Anniversaries are times for celebration and reflection. And after the week that David Miller's had - this week, one year after his land transfer tax/vehicle registration tax vote collapsed into sullen talk of cost containment - it's probably more the former than the latter in the mayor's office.There's plenty to celebrate for a second-term mayor with an election on the very distant horizon. Council approved some big-ticket items: an environmental assessment that will almost certainly lead to the demolition of a big piece of the Gardiner Expressway; a shift of $75 million from a sale of Toronto Hydro's telecommunications unit to fix up Toronto's albatross-like affordable housing stock; the approval of $120 million in tax breaks to a massive, "transformative" development in north Etobicoke around the Woodbine racetrack.
Votes were overwhelming, or nearly so. The right-wing opposition that typically dogs the mayor when he tries to get a key item through was muted, no doubt diminished by the meeting-long absence of critics like Ward 34 (Don Valley East) Councillor Denzil Minnan-Wong and Ward 39 (Scarborough Agincourt) Councillor Mike Del Grande.
One might well wonder: what exactly gives? Is it the warm weather? Did everybody's hearts - like the fabled Grinch's - grow three sizes that day? Is love just in the air?
The answer may just be more prosaic: try as anyone might, it's hard to take those three key issues and cast them ideologically in any depth. At best, they're positive; at worst, inconvenient.
Selling public assets and using the money to fix public housing assets? Sounds reasonable to most of us; it's really just sound fiscal management. And giving tax breaks to a company that will give thousands of jobs to kids from hardscrabble neighbourhoods? How does anybody look good fighting something like that?

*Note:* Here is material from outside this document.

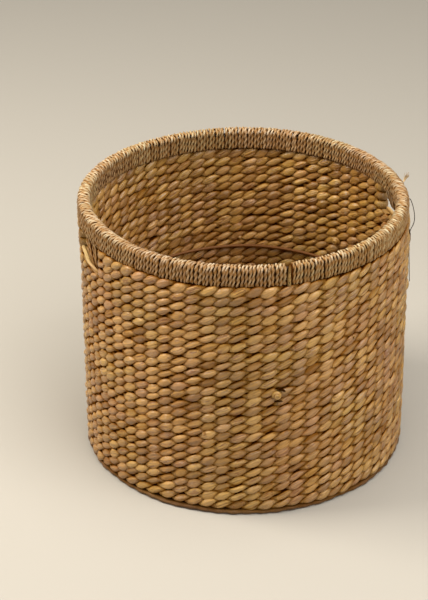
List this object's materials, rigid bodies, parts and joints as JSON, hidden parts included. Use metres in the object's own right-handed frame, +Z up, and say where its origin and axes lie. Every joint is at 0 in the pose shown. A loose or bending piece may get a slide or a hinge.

Of the three, the Gardiner tear-down might be the best candidate for Land Transfer Tax '08: it certainly favours pedestrian movement over that of automobiles, and those years of construction are going to be a headache to everybody; and at about $300 million, it's a lot of tax dollars going to beautify a part of Toronto that most people just see in movies supposedly set somewhere else.
But the sketches of the new Lake Shore Boulevard sure look fine. And with gasoline prices heading to the stratosphere, more and more of us are starting to wonder whether those high-priced horseless carriages are worth all the bother. Also, the Canadian Automobile Association - the lobby group most likely to oppose a Gardiner demolition - has not been able to muster a fraction of the public relations muscle that the Toronto Real Estate Board did last year, when it went to war against Miller and the land transfer tax.
So it's not as though Toronto Council suddenly found consensus, although it was awfully strange to watch right-wingers like Rob Ford and Case Ootes stand up and vote alongside David Miller, Joe Pantalone and Shelley Carroll. No, they dislike one another as much as they ever have.
But it just goes to show you - good news can make fast friends out of the most bitter, vindictive enemies. Happy anniversary, indeed.